The key problem I’m perceiving here is lack of plot. The prologue showcases a short dramatic event, the death of Scarlet’s mother, which is great. The first chapter has ... waking up. Getting dressed. Going for breakfast. It’s like the drama level goes from 60 mph to a complete stop. I’m not averse to a slowing of the pace to allow for character-building and setup, but there does need to be some drama, conflict and tension in an opening chapter. I’m not sure that you can get away with 1000 words of pink day dresses and sisterly greetings without any plot.

One rule of thumb for where to start a story goes something like this: There are many routine and uneventful times in a character’s life. Your story starts the time things go dramatically and unexpectedly wrong. That’s the inciting incident, and I think that needs to be moved up to take pride of place in the opening, because the morning that’s the same as every other morning isn’t cutting the dramatic mustard.

While we’re talking prologue and first chapter, the switch of viewpoint character from Scarlet to Laurel confused me. When I read the prologue, I assumed that this was a dramatic backstory event for the protagonist in the fine tradition of prologues everywhere, so I was all prepared to invest in Scarlet emotionally. But the first scene here suggests that it’s Laurel who is the protagonist. Also, until Scarlet reappears nearly at the end, there is absolutely no continuity between the two scenes at all. Time, place, character, story -- everything has changed. So there’s nothing to suggest that the two scenes are remotely connected. I was slightly bewildered by the jump and struggled to understand the purpose of the prologue (apparently not the protagonist’s backstory) in the context of the main storyline (whatever that is).

The other key problem I noted is an excess of characters. I went back and counted them all up, and your 1300-word piece has fourteen characters.

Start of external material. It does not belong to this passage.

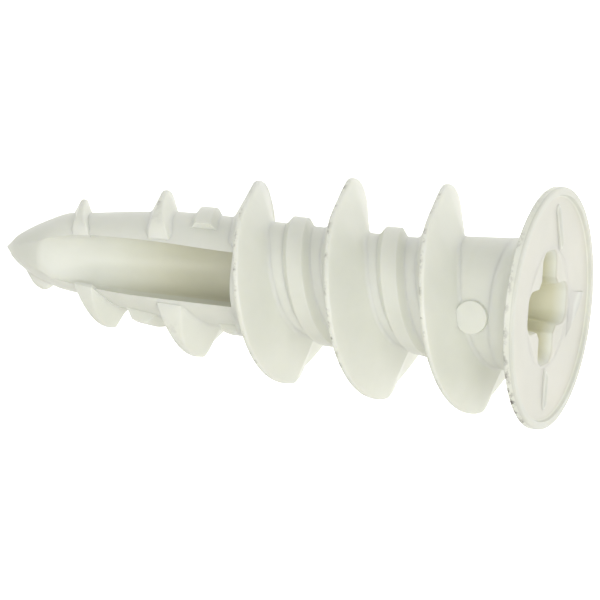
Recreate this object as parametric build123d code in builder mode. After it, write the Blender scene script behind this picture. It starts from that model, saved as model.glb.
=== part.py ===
from build123d import *
import math
import os

# Self-drilling plasterboard anchor, moulded in one shot of nylon and divided here into its working
# regions. +X runs along the axis from the drill point out through the head, +Z is up, and the origin is
# the centre of the head's front rim. Millimetres.

# Overall
length = 32.4
rim_radius = 6.5
rim_edge = 0.45
core_radius = 3.0
bore_radius = 1.5

# Stations along the axis
socket_base = -2.4
neck_end = -8.0
split_x = -17.5
nose_end = -21.5
point_base = -28.6

# Head and drive recess
neck_radius = 3.46
neck_top = -3.5
socket_radius = 3.25
land = 0.45
dish_step = 0.15
dish_depth = 0.32
wing_span = 6.2
wing_width = 2.3
wing_foot_span = 3.2
wing_foot_width = 1.3
recess_depth = 3.6
mouth_radius = 1.9
cone_foot_radius = 1.62
cone_seat = 0.4
dish_edge_chamfer = 0.1
overshoot = 0.2
rib_width = 0.35
rib_inner = 3.25
rib_outer = 5.6
rib_rise = 0.2
rib_upper_ends = ((1.45, 2.95), (0.35, rib_outer))
rib_lower_ends = ((0, -rib_inner), (0, -rib_outer))

# Threads: right hand, two starts half a pitch apart
pitch = 5.45
crest_width = 0.5
flank_angle = 19
high_near = -16.05
high_start = -29.6
taper_end = -13.325
taper_end_radius = 5.8
taper_slope = 0.188
high_end = -2.6
high_end_radius = 6.12
low_near = -13.43
low_radius = 3.43
low_crest = 1.0
low_flank_angle = 50
low_start = -23.8
low_end = -6.1
low_foot = 2.3
taper_foot = 0.6
straight_foot = 2.6
run_out_start = -3.6
run_out_end = -2.2
run_out_gap = 0.3

# Trough in the nose: level at first, then climbing to the outside as a ramp
trough_level = 0.5
trough_bend_radius = 15
ramp_angle = 20
ramp_run = 10
trough_depth = 7
lip_at_tip = -1.0
lip_at_nose_end = -2.5
lip_at_split = -2.58

# Drill point
tip_lug_half = 0.55

# Ejector mark on the neck
mark_radius = 0.9
mark_x = -3.5
mark_z = -0.35
mark_front = -3.72
mark_depth = 1.2


def outer_profile():
    """Half outline of the plain body, without threads, from the point to the rim, in X and Y."""
    Spline(
        (-length, 0), (-31.67, 0.74), (-30.5, 1.48), (-29.35, 1.98), (point_base, 2.18),
        tangents=((1, 1.1), (1, 0.12)),
    )
    Spline((point_base, 2.18), (-26.9, 2.34), (-24.5, 2.72), (nose_end, core_radius),
           tangents=((1, 0.12), (1, 0)))
    Line((nose_end, core_radius), (neck_end, core_radius))
    Spline((neck_end, core_radius), (-5.2, 3.34), (neck_top, neck_radius),
           tangents=((1, 0), (1, 0.08)))
    Spline((neck_top, neck_radius), (-1.6, 3.98), (-0.95, 5.1), (-rim_edge, rim_radius),
           tangents=((1, 0.08), (0.3, 1)))
    Polyline((-rim_edge, rim_radius), (0, rim_radius), (0, 0), (-length, 0))


def slice_of_body(start, end):
    """The plain body between two stations on the axis."""
    with BuildPart() as piece:
        with BuildSketch(Plane.XY):
            with BuildLine():
                outer_profile()
            make_face()
            with Locations(((start + end) / 2, rim_radius / 2)):
                Rectangle(end - start, rim_radius + overshoot, mode=Mode.INTERSECT)
        revolve(axis=Axis.X)
    return piece.part


def helix_frame(x, angle):
    """Plane across the axis at x, its own x direction turned by angle from +Y towards +Z."""
    a = math.radians(angle)
    return Plane(origin=(x, 0, 0), x_dir=(0, math.cos(a), math.sin(a)), z_dir=(1, 0, 0))


def ridge(near, start, end, start_radius, end_radius, crest, flank, foot_radius):
    """Helical ridge whose crest passes the near side (-Y) at near, from station start to end."""
    start_angle = 180 + (start - near) / pitch * 360
    cone = math.degrees(math.atan2(end_radius - start_radius, end - start))
    depth = start_radius - foot_radius
    spread = depth * math.tan(math.radians(flank))
    frame = helix_frame(start, start_angle)
    route = frame * Helix(pitch=pitch, height=end - start, radius=start_radius, cone_angle=cone)
    tangent = route % 0
    across = frame.x_dir - tangent * frame.x_dir.dot(tangent)
    with BuildPart() as piece:
        with BuildSketch(Plane(origin=route @ 0, x_dir=across, z_dir=tangent)):
            Polygon((0, -crest / 2), (0, crest / 2), (-depth, crest / 2 + spread),
                    (-depth, -crest / 2 - spread), align=None)
        sweep(path=route, is_frenet=True)
    return piece.part


# The bare body under the threads, in the three stretches that the threads are cut back to
with BuildPart() as bare_tube:
    with BuildSketch(Plane.YZ.offset(nose_end)):
        Circle(core_radius)
    extrude(amount=neck_top - nose_end)
bare_stretches = [slice_of_body(-length, nose_end), bare_tube.part, slice_of_body(neck_end, 0)]


def cut_back_to_body():
    """Take the bare body out of the piece being built, so that the two meet face to face."""
    for stretch in bare_stretches:
        add(stretch, mode=Mode.SUBTRACT)


# Cross recess, cone and screw bore, as one cutting body
with BuildPart() as drive_cut:
    for turn in (0, 90):
        with BuildSketch(Plane.YZ):
            Rectangle(wing_span, wing_width, rotation=turn)
        with BuildSketch(Plane.YZ.offset(-recess_depth)):
            Rectangle(wing_foot_span, wing_foot_width, rotation=turn)
        loft()
    with BuildSketch(Plane.XY):
        Polygon((overshoot, 0), (overshoot, mouth_radius), (-recess_depth, cone_foot_radius),
                (-recess_depth - cone_seat, bore_radius), (split_x, bore_radius), (split_x, 0),
                align=None)
    revolve(axis=Axis.X)

# Shallow dish of the face, inside the flat land of the rim
with BuildPart() as dish_cut:
    with BuildSketch(Plane.XY):
        dish_edge = rim_radius - land
        Polygon((overshoot, 0), (overshoot, dish_edge), (-dish_step, dish_edge - dish_edge_chamfer),
                (-dish_depth, rib_inner), (-dish_depth, 0), align=None)
    revolve(axis=Axis.X)

# Trough: the bore carried on into the nose, open towards -Y and climbing to the surface
with BuildPart() as trough_cut:
    with BuildLine() as trough_route:
        level = Line((split_x, 0), (split_x - trough_level, 0))
        bend = JernArc(level @ 1, level % 1, trough_bend_radius, ramp_angle)
        Line(bend @ 1, bend @ 1 + (bend % 1) * ramp_run)
    with BuildSketch(Plane.YZ.offset(split_x)):
        Circle(bore_radius)
        with Locations((-trough_depth / 2, 0)):
            Rectangle(trough_depth, 2 * bore_radius)
    sweep(path=trough_route.line)

# --- Head: flange, recess, ribs and neck ---
with BuildPart() as head_flange:
    add(slice_of_body(socket_base, 0))
    Cylinder(socket_radius, length, rotation=(0, 90, 0), mode=Mode.SUBTRACT)
    add(dish_cut.part, mode=Mode.SUBTRACT)

with BuildPart() as drive_socket:
    with BuildSketch(Plane.YZ.offset(socket_base)):
        Circle(socket_radius)
    extrude(amount=-socket_base - dish_depth)
    add(drive_cut.part, mode=Mode.SUBTRACT)

face_ribs = {}
for rib_name, (rib_start, rib_end) in (("face_rib_upper", rib_upper_ends), ("face_rib_lower", rib_lower_ends)):
    with BuildPart() as face_ribs[rib_name]:
        with BuildSketch(Plane.YZ.offset(-dish_depth)):
            with BuildLine():
                Line(rib_start, rib_end)
            trace(line_width=rib_width)
        extrude(amount=rib_rise)
        for neighbour in (head_flange, drive_socket):
            add(neighbour.part, mode=Mode.SUBTRACT)

with BuildPart() as neck:
    add(slice_of_body(neck_end, socket_base))
    add(drive_cut.part, mode=Mode.SUBTRACT)

# --- Threads ---
# The high start grows along the nose and is nearly even along the tube; the low start stays even.
taper_start_radius = taper_end_radius - taper_slope * (taper_end - high_start)
tapered_ridge = ridge(high_near, high_start, taper_end, taper_start_radius, taper_end_radius,
                      crest_width, flank_angle, taper_foot)
straight_ridge = ridge(high_near, taper_end, high_end, taper_end_radius, high_end_radius,
                       crest_width, flank_angle, straight_foot)
low_ridge = ridge(low_near, low_start, low_end, low_radius, low_radius,
                  low_crest, low_flank_angle, low_foot)
split_plane = Plane.YZ.offset(split_x)

with BuildPart() as run_out_cut:
    with BuildSketch(Plane.XY):
        clear_radius = neck_radius + run_out_gap
        Polygon((run_out_start, rim_radius), (run_out_end, clear_radius), (0, clear_radius),
                (0, rim_radius + overshoot), (run_out_start, rim_radius + overshoot), align=None)
    revolve(axis=Axis.X)

with BuildPart() as high_thread:
    add(tapered_ridge)
    split(bisect_by=split_plane, keep=Keep.TOP)
    add(straight_ridge)
    add(run_out_cut.part, mode=Mode.SUBTRACT)
    cut_back_to_body()

with BuildPart() as low_thread:
    add(low_ridge)
    split(bisect_by=split_plane, keep=Keep.TOP)
    cut_back_to_body()

with BuildPart() as core_tube:
    add(slice_of_body(split_x, neck_end))
    add(drive_cut.part, mode=Mode.SUBTRACT)

with BuildPart() as ejector_mark:
    with BuildSketch(Plane.XZ.offset(-mark_front)):
        with Locations((mark_x, mark_z)):
            Circle(mark_radius)
    extrude(amount=-mark_depth)
    cut_back_to_body()
    add(straight_ridge, mode=Mode.SUBTRACT)

# --- Nose: the hinged leg with its open trough ---
with BuildPart() as nose_shell:
    add(slice_of_body(point_base, split_x))
    add(trough_cut.part, mode=Mode.SUBTRACT)

with BuildPart() as drill_point:
    add(slice_of_body(-length, point_base))
    add(trough_cut.part, mode=Mode.SUBTRACT)

with BuildPart() as point_lug:
    with BuildSketch(Plane.XZ.offset(-tip_lug_half)):
        with BuildLine():
            Spline((-31.3, -0.6), (-30.7, -1.8), (-29.9, -2.35), (-29.2, -2.2), (-28.8, -1.2))
            Line((-28.8, -1.2), (-31.3, -0.6))
        make_face()
    extrude(amount=2 * tip_lug_half)
    cut_back_to_body()

# The nose's threads stop at a flat on the open side, level with the lips of the trough
with BuildPart() as open_side_cut:
    with BuildSketch(Plane.XY):
        Polygon((-length, lip_at_tip), (nose_end, lip_at_nose_end), (split_x, lip_at_split),
                (split_x, -trough_depth), (-length, -trough_depth), align=None)
    extrude(amount=rim_radius, both=True)

with BuildPart() as nose_turns:
    add(tapered_ridge)
    split(bisect_by=split_plane, keep=Keep.BOTTOM)
    cut_back_to_body()
    add(open_side_cut.part, mode=Mode.SUBTRACT)

with BuildPart() as nose_low_turns:
    add(low_ridge)
    split(bisect_by=split_plane, keep=Keep.BOTTOM)
    cut_back_to_body()
    add(open_side_cut.part, mode=Mode.SUBTRACT)

pieces = {
    "head_flange": head_flange, "drive_socket": drive_socket, **face_ribs, "neck": neck,
    "ejector_mark": ejector_mark, "core_tube": core_tube, "high_thread": high_thread,
    "low_thread": low_thread, "nose_shell": nose_shell, "drill_point": drill_point,
    "point_lug": point_lug,
}

# The trough parts each thread of the nose into separate turns, numbered from the point
for label, turns in (("nose_flight", nose_turns), ("nose_low_flight", nose_low_turns)):
    for number, turn in enumerate(turns.part.solids().sort_by(Axis.X), start=1):
        with BuildPart() as pieces[f"{label}_{number}"]:
            add(turn)

os.makedirs("parts", exist_ok=True)
for name, piece in pieces.items():
    piece.part.label = name
    export_step(piece.part, f"parts/{name}.step")
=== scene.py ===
import bmesh
import bpy
import math
from mathutils import Matrix, Vector


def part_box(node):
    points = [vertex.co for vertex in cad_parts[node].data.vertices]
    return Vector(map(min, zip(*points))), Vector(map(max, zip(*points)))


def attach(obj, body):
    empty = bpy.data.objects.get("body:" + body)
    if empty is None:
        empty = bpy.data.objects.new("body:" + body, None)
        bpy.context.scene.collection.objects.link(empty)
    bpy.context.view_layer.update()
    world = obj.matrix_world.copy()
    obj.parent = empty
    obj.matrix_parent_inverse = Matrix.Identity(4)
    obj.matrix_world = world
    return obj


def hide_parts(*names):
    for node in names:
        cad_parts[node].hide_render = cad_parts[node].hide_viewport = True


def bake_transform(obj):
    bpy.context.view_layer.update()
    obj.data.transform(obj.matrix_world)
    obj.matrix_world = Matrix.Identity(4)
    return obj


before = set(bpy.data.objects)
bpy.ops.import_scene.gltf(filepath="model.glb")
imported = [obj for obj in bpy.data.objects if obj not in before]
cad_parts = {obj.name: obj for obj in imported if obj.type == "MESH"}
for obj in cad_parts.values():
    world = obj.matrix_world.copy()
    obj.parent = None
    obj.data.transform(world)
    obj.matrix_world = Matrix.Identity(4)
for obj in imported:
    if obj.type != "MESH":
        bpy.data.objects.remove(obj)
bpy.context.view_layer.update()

# Lengths below are in millimetres in the row's frame, and meshes are made in metres from them.
MM = 0.001
TURN = 2 * math.pi

# --- Stations and sizes, from the frame where a node gives them ---
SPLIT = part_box("core_tube")[0][0] / MM
TUBE_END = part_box("core_tube")[1][0] / MM
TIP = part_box("drill_point")[0][0] / MM
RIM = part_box("head_flange")[1][2] / MM
FLANGE_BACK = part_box("head_flange")[0][0] / MM
SOCKET_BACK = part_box("drive_socket")[0][0] / MM

# Radii of the bore, of the bare tube and of the disc that holds the recess
BORE = 1.5
CORE = 3.0
SOCKET = 3.25

# The head's face: width of the flat land at the rim, station of the dish's middle, foot of the recess
LAND = 0.45
DISH = -0.32
RECESS_FOOT = -3.6

# Half outline of the bare body: (x, radius)
BODY = [(TIP, 0.0), (-32.1, 0.30), (-31.67, 0.74), (-30.5, 1.43), (-29.35, 1.91), (-28.6, 2.14),
        (-26.9, 2.34), (-24.5, 2.72), (-21.5, CORE), (-15, CORE), (-8, CORE), (-5.2, 3.34),
        (-3.5, 3.46), (-2.4, 3.56), (-1.9, 3.74), (-1.5, 4.08), (-1.15, 4.65), (-0.85, 5.45), (-0.5, RIM)]

# Both threads: pitch, how far their feet sink into the wall, and the step at the parting line underneath
PITCH = 5.45
SUNK = 0.006
ROOT_DEPTH = 0.2
PARTING = math.radians(1.5)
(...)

That’s a metric truckload of characters. Each one feels quite flat: we get their name and possibly a physical detail like their hair colour, but they’re onscreen so briefly, the reader never gets the chance to get to know their personality. It also created a kind of overwhelming feeling for me: I felt like I was being deluged with more characters when I was still struggling to get to grips with the previous ones.

My recommendation here would be to streamline the characters. If they’re not critical to the scene, axe them. 1300 words is plenty of room to introduce and thoroughly characterise a handful of characters -- it’s just not enough room to do a full dramatis personae of every possible character and their dog. Streamlining would also help focus the reader’s (and perhaps the story’s) attention on what is most relevant.

The writing is clean and easy to read, with occasional good imagery: the scream that sounds like the world ending; the ice-coloured morning; the ringlets held back with a paintbrush. Since you’re good at unique imagery, you might want to check your use of clichéd phrases. You’ve got some jet-black ringlets, a scream that I think is meant to be blood-curdling, etc.

I noted a minor issue with frequent use of names in dialogue. People rarely actually use each other’s names in dialogue. Apart from that, it sounded convincing to me -- in fact, at times I thought it was too convincing: the dialogue reflects all the boring minutae of daily life (“Morning,” “Sleep well?”, etc) instead of focusing on the dramatic, the unusual and the plot-relevant. I wonder if you could either tighten up this small talk by cutting unnecessary lines or punch it up by making it more unusual.

And that’s about it. To sum up, I enjoyed the writing and would read something else of yours for the writing alone. The dialogue was fine and I’m not sure why you’re worrying about it. The excess of characters is not so fine for me, and I’m feeling in urgent need of more drama.

Hope this helps.

Cheers,
Karsten

PS: I've attached the document with a few line edits.
PPS: Have you read the Chalet School books? I got a definite feeling of similarity.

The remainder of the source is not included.